1) I guessed it by knowing that the end goal is to arrive at 0 boundary conditions. The $(1-x)$ and $(x)$ terms are strategically placed to eliminate an entire bracket when $x = 1$ and $0$ respectively. 
2) This is allowed as we are now going to solve a new PDE in $v$. To see what PDE $v$ satisfies, we need to substitute $u = v - r(x,t)$ into the original PDE, where $r(x,t) = -(2+3t)(1-x)-(2-3t)x$.
To continue:
We substitute $ u = v - r(x,t)$ into the original PDE where $r$ is described above. 

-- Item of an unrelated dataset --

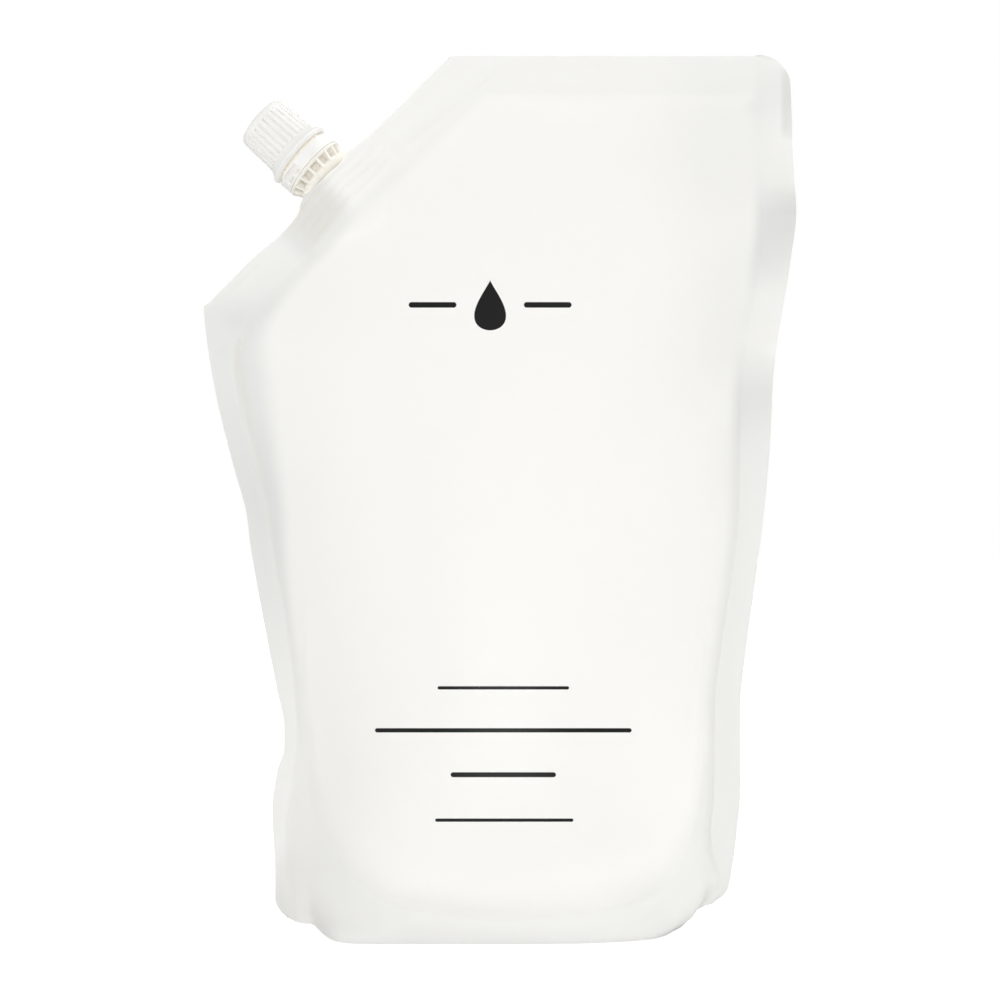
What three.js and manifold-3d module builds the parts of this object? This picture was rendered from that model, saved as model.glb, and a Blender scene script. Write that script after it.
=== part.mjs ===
// A filled stand-up refill pack for liquid hand soap, with a screw-capped spout in its cut corner.
// Millimetres, +Z up. The front faces -Y, the side seals lie in the plane Y = 0, and it stands on Z = 0.
// Heights named for the spout, ring and cap run along the spout's axis, from the edge of the film outwards.
import * as THREE from 'three';
import { mergeVertices } from 'three/addons/utils/BufferGeometryUtils.js';
import Module from 'manifold-3d';

const wasm = await Module();
wasm.setup();

// Outline of the filled pack, seen from the front
const FILM_WIDTH = 180;
const PACK_HEIGHT = 260;
const CORNER_CUT = 75.5;
const TOP_CORNER_RADIUS = 9.5;
const TOP_DRAW_IN = 1.3;
const WIDEST_BELOW_TOP = 48;
const WAIST_HEIGHT = 52;
const WAIST_LEFT = 66;
const WAIST_RIGHT = 73;
const FOOT_LEFT = 68.5;
const FOOT_RIGHT = 67.5;
const FOOT_CORNER = 3;

// Seals
const SEAL_THICKNESS = 0.8;
const LEFT_SEAL = 7;
const RIGHT_SEAL = 8;
const TOP_SEAL = 12;
const CUT_SEAL = 12;
const FOOT_SEAL = 1.5;

// Bulge of the filled pack: half depths at the middle of its width, and how square its section is
const BASE_HALF_DEPTH = 35.5;
const BELLY_HALF_DEPTH = 38;
const BELLY_HEIGHT = 38;
const CHEST_HALF_DEPTH = 19;
const CHEST_HEIGHT = 158;
const BASE_SQUARENESS = 4.5;
const BODY_SQUARENESS = 2.2;
const SQUARE_BASE_HEIGHT = 60;

// Bottom gusset: a skirt round the base, with the folded film hanging inside it, pressed down by the contents
const SKIRT_THICKNESS = 1.4;
const SKIRT_HEIGHT = 8;
const GUSSET_HEIGHT = 44;
const GUSSET_CLEARANCE = 3;
const GUSSET_INSET = 12.5;
const SEAL_LINE_RISE = 4;
const HANG_RISE = 10;
const HANG_FULLNESS = 3;

// Place of the spout on the cut corner, at the middle of the cut
const SEAT_RAISE = 0.6;
const SPOUT_LEAN = THREE.MathUtils.degToRad(3.5);

// Weld boat of the spout, and the film welded over it
const FIT_GAP = 0.3;
const BOAT_HALF_LENGTH = 17.6;
const BOAT_WALL = 1.3;
const BOAT_RIBS = 5;
const BOAT_RIB_PITCH = 2.85;
const BOAT_RIB_HEIGHT = 1.3;
const BOAT_RIB_RELIEF = 0.5;
const FILM_OVER_BOAT = 0.7;
const WELD_RIDGE_RELIEF = 0.35;
const WELD_TAIL_LENGTH = 14;
const WELD_TAIL_TAPER = 2;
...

$$(v - r)_{tt}=4(v-r)_{xx}\Rightarrow v_{tt}-r_{tt} = 4v_{xx}-4r_{xx}$$
Note that 
$$r_{tt} = 0,r_{xx} = 0$$
So we have
$$v_{tt} = 4v_{xx}$$
And the new boundary conditions are
$$v(0,t) = 0, v(1,t) = 0$$
And the initial conditions are
$$v(x,0) = u(x,0)-r(x,0)$$
$$ v_t(x,0) = u_t(x,0)-r_t(x,0)$$
Now $u(x,0)-r(x,0)$ and $u_t(x,0)-r_t(x,0)$ are known and I will leave that to you to calculate. 
Now you can solve the PDE for $v$ like you would normally as you have the $0$ boundary conditions that you desired. When you have the solution for $v$ you can very easily get the solution for $u$ since
$$u(x,t) = v(x,t)-r(x,t)$$
Some remarks on your answer:
In case 3 you must replace $\sin$ and $\cos$ with $\sinh$ and $\cosh$ respectively. This will lead you to the conclusion that the only solution is $A,B = 0$
In case 2 you should have $$ X = A\cos(\sqrt{\gamma}x)+B\sin(\sqrt{\gamma}x)$$ 
We see that $A = 0$ but $B\neq 0$ when $\sqrt{\gamma}\cdot 1 = 2\pi n$ $$\Rightarrow \gamma = (2\pi n)^2, n = 1,2,3,...$$ 
So we have the eigenfunction is, $\sin({\sqrt{\gamma}x})$.